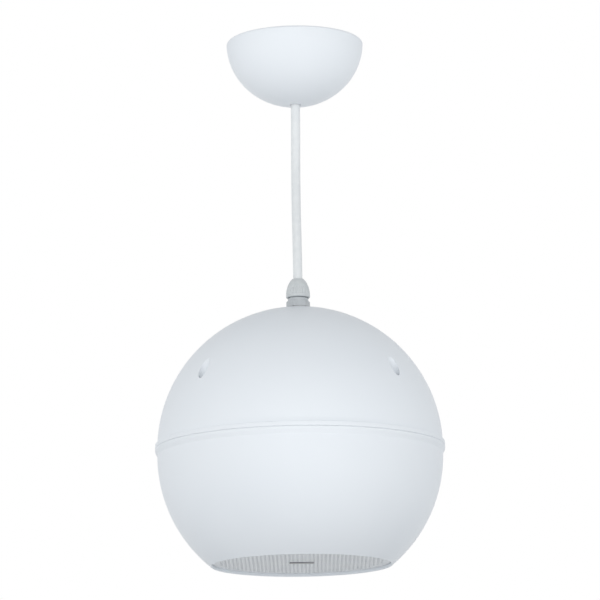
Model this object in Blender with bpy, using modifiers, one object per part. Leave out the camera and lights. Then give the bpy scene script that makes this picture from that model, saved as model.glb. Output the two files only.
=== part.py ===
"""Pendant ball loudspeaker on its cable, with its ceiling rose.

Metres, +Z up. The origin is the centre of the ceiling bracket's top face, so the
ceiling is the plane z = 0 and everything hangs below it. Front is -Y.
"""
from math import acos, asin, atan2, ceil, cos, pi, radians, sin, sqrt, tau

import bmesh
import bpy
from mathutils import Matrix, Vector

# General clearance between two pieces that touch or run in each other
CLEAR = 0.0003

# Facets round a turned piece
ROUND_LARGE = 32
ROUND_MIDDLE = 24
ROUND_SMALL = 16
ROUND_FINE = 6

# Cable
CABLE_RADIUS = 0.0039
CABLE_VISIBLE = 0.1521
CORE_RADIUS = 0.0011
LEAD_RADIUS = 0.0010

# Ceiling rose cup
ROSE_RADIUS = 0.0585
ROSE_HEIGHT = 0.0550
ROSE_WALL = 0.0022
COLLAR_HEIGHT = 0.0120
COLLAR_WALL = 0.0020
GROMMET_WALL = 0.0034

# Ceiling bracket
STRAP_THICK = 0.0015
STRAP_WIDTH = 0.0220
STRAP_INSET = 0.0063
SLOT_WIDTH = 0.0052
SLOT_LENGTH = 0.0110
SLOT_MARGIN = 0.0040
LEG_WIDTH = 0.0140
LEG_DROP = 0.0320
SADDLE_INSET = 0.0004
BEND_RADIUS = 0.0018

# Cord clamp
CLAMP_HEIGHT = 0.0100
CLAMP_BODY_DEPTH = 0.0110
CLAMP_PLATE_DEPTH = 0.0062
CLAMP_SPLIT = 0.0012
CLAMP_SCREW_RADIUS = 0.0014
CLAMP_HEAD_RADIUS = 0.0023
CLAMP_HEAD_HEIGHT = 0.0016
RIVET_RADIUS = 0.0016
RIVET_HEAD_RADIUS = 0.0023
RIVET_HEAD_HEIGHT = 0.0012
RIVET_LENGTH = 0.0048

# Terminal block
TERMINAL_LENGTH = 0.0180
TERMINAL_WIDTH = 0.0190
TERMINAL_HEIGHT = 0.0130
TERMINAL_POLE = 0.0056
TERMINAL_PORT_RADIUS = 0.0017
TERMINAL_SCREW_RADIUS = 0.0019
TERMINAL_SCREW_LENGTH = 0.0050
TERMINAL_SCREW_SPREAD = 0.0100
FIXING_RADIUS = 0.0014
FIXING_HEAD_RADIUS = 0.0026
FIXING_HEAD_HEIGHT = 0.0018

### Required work
Write out exactly the lines from the start of the material through the line with "from mathutils import Matrix, Vector". No other output is expected.

### Solution to this task
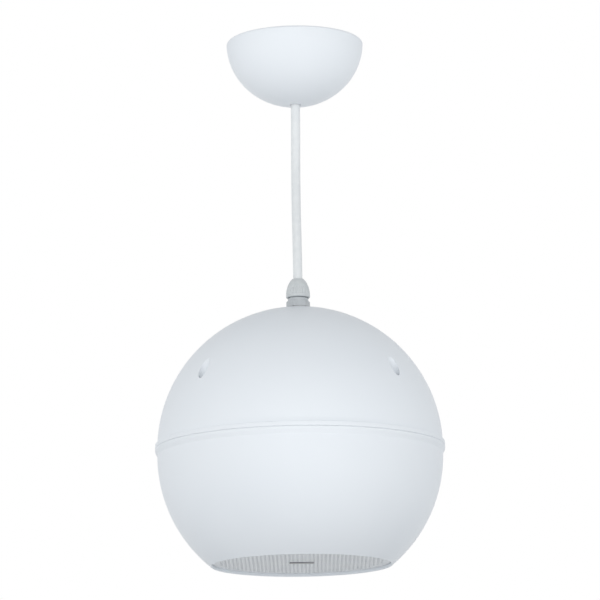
Model this object in Blender with bpy, using modifiers, one object per part. Leave out the camera and lights. Then give the bpy scene script that makes this picture from that model, saved as model.glb. Output the two files only.
=== part.py ===
"""Pendant ball loudspeaker on its cable, with its ceiling rose.

Metres, +Z up. The origin is the centre of the ceiling bracket's top face, so the
ceiling is the plane z = 0 and everything hangs below it. Front is -Y.
"""
from math import acos, asin, atan2, ceil, cos, pi, radians, sin, sqrt, tau

import bmesh
import bpy
from mathutils import Matrix, Vector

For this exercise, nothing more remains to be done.